While Stephen initially commuted down south, David got a job as a Dyson demonstrator at the Silverlink Retail Park before moving to John Lewis in Newcastle city centre.
When Stephen gave up flying, he took a retail job in Fenwick. He joined David briefly at John Lewis before taking a position as guest host at the Crown Plaza Hotel in Newcastle.
The pair fully embraced their new life in Wallsend, as Stephen explained:
“People often asked if we’d move back down south but we loved the fact that from our home, we could be in the city centre, the coast or the countryside in just 15 minutes.
“We’d say, why would we move away from having so much on the doorstep and return to battling with the M25!”
In 2017, David underwent surgery on a hernia and afterwards, suffered chronic pain in his pelvis. He sought medical advice and the loving couple were eventually given the devastating news that the cancer had returned. Further investigation found the primary source was the prostate, which had spread to the bones. Worse still, they were told the cancer was terminal.
Though heartbroken, the pair chose to accept David’s diagnosis and they began making preparations while cherishing the time they had left together. Stephen retired to become David’s carer.
During a scan at the Freeman Hospital in Newcastle, David collapsed and became paralysed from the waist down. Two weeks later, it was suggested David be moved to St Oswald’s Hospice.

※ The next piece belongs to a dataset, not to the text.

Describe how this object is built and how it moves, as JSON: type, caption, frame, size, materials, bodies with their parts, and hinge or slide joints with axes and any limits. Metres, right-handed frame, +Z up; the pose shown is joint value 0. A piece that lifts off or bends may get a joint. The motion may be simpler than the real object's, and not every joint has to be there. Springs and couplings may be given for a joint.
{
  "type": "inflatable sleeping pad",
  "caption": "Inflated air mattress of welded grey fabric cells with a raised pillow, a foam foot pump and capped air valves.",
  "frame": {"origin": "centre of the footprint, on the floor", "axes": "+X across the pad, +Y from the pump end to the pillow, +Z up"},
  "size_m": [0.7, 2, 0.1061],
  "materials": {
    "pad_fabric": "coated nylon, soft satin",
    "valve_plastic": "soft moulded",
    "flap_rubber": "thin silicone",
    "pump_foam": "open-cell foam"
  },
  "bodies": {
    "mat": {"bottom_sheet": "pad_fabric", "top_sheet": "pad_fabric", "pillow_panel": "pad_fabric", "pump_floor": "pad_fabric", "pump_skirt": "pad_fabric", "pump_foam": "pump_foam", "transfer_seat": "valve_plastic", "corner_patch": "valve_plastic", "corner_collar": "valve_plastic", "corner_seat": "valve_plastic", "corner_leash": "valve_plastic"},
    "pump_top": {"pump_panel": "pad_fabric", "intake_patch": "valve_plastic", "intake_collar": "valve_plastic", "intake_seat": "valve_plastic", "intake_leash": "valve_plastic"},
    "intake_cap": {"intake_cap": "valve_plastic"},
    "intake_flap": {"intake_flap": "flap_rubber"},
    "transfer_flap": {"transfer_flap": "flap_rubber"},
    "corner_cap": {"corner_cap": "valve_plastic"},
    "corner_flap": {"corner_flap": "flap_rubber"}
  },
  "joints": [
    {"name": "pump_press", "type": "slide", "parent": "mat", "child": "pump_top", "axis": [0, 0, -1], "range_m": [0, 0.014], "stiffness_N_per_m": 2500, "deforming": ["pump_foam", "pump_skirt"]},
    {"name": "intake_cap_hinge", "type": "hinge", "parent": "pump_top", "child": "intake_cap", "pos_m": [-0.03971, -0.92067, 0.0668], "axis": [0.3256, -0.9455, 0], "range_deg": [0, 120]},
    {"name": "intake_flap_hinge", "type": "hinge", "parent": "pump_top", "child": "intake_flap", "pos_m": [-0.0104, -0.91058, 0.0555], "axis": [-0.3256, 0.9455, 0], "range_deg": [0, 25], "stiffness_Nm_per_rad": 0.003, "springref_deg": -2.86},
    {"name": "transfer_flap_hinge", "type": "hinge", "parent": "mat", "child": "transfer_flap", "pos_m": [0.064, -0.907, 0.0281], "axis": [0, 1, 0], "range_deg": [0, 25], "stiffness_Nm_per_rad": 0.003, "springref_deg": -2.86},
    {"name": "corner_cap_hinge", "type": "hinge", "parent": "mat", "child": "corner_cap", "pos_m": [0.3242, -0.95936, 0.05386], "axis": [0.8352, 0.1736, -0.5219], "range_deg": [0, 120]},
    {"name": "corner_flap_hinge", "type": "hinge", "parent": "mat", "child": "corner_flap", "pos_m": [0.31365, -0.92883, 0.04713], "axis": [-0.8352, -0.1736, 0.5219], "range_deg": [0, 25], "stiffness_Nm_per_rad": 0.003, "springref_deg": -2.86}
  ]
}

“David described the hospice as a ‘boutique hotel’. He could only have bed baths at the hospital but now the staff could help him take a bath. The chef would also ask if there was anything David wanted to eat, even if it wasn’t on the menu. All the staff were amazing.”
It was David’s idea that he and Stephen renew their vows, and after spending time with our Spiritual Care Lead, Davina, plans were put in place.

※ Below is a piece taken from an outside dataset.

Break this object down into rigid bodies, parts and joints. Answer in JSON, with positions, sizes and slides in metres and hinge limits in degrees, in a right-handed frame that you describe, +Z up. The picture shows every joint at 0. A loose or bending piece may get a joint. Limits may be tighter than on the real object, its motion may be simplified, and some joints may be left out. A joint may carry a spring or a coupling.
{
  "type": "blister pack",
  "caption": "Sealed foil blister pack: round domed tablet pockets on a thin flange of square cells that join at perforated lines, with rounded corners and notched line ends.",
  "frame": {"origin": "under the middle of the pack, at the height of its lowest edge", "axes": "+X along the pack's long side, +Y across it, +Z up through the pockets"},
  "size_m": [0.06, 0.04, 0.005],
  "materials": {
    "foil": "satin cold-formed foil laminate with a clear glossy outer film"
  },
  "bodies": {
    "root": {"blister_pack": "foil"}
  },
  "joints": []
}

Stephen reflected: “The organisation the hospice did was amazing. A volunteer made us some flowers and while one of the nurses created a photo album.
“It was a beautiful day and, because our civil ceremony previously had been so low key, it was nice to be able to renew our vows with family and friends.
“It was David’s way of getting everyone together to say goodbye.”
David died on 9th December 2019, leaving his devoted partner bereft.
Stephen promised his partner he wouldn’t become trapped in his grief and has tried to stick to this as a way of managing his emotions over the years. But like so many bereaved families, Christmas is a particularly difficult time.
Stephen said: “I wake up on Christmas Day thinking of David. I’ll usually have a little cry, wishing he was still here.”
Christmas Day for the couple would usually involve breakfast followed by a walk at the coast. They would then return home to exchange gifts – all except one, as Stephen explained:
“We kept a present back each that we would put on the dining table to exchange just before Christmas lunch. We used to call them our ‘table presents’.”
Stephen now visits his good friend, Gail, on Christmas Day, whose husband, Billy, sadly died of the same cancer as David.
Stephen joins Gail and her family for Christmas lunch, where they have embraced the ‘table present’ tradition.
The gesture makes Stephen remember the ‘table present’ of Italian silk socks that David had bought him but never had the chance to exchange with the love of his life. He added:
“I wear them very occasionally because they’re so special to me. It was very like David to have thought about getting that year’s ‘table present’ in advance.”
One for David and another for Billy.
It is Stephen’s way of showing that, although they can’t be with their loved ones at Christmas, the love still burns bright.